──────── DATA SUPPLIED

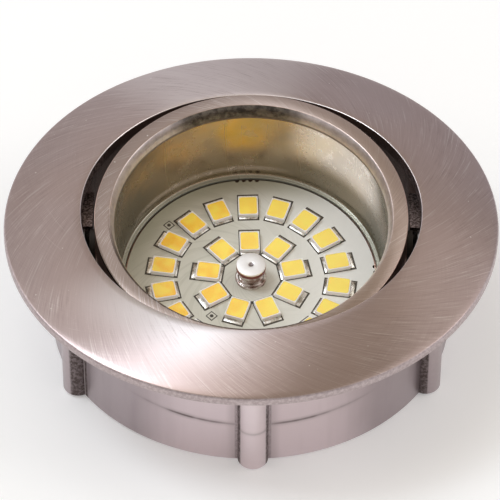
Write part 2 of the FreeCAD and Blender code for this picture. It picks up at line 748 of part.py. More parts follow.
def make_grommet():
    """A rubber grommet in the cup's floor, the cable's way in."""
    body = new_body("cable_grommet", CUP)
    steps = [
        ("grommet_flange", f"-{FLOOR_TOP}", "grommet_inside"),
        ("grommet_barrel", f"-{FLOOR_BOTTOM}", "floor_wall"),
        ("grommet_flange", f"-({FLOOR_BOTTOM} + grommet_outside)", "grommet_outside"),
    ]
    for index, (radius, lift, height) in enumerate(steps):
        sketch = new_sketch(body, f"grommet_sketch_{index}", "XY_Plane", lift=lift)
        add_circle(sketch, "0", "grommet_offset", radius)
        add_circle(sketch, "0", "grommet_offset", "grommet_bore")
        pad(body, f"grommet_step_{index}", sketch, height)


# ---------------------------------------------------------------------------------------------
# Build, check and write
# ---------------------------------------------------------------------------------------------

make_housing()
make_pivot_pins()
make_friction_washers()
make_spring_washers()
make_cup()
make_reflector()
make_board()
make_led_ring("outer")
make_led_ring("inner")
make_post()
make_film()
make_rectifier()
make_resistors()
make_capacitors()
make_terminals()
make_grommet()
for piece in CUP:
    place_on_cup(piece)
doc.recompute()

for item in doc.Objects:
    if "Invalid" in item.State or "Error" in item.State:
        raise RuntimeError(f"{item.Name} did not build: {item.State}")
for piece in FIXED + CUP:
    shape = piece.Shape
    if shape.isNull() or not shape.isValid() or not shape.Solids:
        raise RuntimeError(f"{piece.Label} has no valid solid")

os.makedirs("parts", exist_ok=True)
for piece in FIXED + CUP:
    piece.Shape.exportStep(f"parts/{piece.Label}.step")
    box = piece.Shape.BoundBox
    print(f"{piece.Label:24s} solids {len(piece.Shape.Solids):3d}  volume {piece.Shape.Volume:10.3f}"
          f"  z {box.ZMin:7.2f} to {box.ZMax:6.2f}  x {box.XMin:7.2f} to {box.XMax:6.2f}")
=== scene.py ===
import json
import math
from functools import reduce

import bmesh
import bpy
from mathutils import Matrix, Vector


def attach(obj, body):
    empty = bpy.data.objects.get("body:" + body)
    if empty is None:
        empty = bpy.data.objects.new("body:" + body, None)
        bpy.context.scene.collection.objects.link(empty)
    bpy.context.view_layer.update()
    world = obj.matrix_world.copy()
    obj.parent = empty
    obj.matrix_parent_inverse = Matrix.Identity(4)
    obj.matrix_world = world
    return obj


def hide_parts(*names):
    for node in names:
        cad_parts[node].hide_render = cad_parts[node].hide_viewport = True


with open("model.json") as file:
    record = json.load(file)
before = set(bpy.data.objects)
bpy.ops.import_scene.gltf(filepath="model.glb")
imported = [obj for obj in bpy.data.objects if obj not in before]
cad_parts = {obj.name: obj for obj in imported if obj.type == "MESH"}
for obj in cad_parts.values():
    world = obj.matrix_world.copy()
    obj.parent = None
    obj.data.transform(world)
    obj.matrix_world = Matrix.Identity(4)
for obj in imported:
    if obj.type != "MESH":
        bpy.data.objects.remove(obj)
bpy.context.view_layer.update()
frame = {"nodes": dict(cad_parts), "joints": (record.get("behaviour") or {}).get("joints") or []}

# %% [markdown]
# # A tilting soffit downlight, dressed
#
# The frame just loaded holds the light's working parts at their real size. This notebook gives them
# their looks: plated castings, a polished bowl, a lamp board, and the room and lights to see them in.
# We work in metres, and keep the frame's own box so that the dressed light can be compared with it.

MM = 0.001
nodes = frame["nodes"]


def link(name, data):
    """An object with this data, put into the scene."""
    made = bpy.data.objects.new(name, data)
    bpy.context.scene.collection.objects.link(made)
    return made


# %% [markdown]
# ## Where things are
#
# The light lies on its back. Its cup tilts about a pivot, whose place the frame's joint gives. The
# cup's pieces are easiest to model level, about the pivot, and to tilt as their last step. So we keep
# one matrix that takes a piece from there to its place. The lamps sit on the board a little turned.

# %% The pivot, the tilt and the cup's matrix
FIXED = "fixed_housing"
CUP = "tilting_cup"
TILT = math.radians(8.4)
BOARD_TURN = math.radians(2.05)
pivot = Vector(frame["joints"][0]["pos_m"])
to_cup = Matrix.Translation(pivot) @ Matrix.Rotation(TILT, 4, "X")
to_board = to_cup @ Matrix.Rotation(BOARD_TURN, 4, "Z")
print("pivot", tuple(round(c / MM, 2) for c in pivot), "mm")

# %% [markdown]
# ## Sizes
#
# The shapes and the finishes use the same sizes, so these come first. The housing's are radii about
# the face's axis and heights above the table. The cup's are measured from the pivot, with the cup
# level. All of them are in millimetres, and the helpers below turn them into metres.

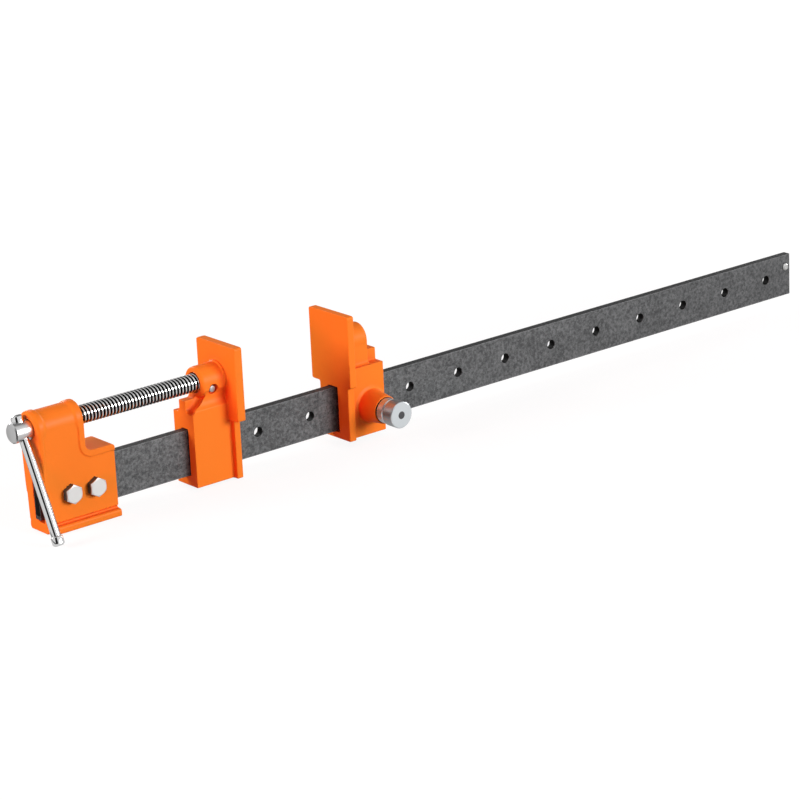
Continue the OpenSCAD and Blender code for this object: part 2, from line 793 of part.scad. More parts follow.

────────────────

* _WHAT TO WORK ON_:
Extract verbatim only those lines that run from the line with "# We work in" to the line with "tuple(round(c / MM, 2)", inclusive.

* _COMPLETE ANSWER_:
# We work in metres, and keep the frame's own box so that the dressed light can be compared with it.

MM = 0.001
nodes = frame["nodes"]


def link(name, data):
    """An object with this data, put into the scene."""
    made = bpy.data.objects.new(name, data)
    bpy.context.scene.collection.objects.link(made)
    return made


# %% [markdown]
# ## Where things are
#
# The light lies on its back. Its cup tilts about a pivot, whose place the frame's joint gives. The
# cup's pieces are easiest to model level, about the pivot, and to tilt as their last step. So we keep
# one matrix that takes a piece from there to its place. The lamps sit on the board a little turned.

# %% The pivot, the tilt and the cup's matrix
FIXED = "fixed_housing"
CUP = "tilting_cup"
TILT = math.radians(8.4)
BOARD_TURN = math.radians(2.05)
pivot = Vector(frame["joints"][0]["pos_m"])
to_cup = Matrix.Translation(pivot) @ Matrix.Rotation(TILT, 4, "X")
to_board = to_cup @ Matrix.Rotation(BOARD_TURN, 4, "Z")
print("pivot", tuple(round(c / MM, 2) for c in pivot), "mm")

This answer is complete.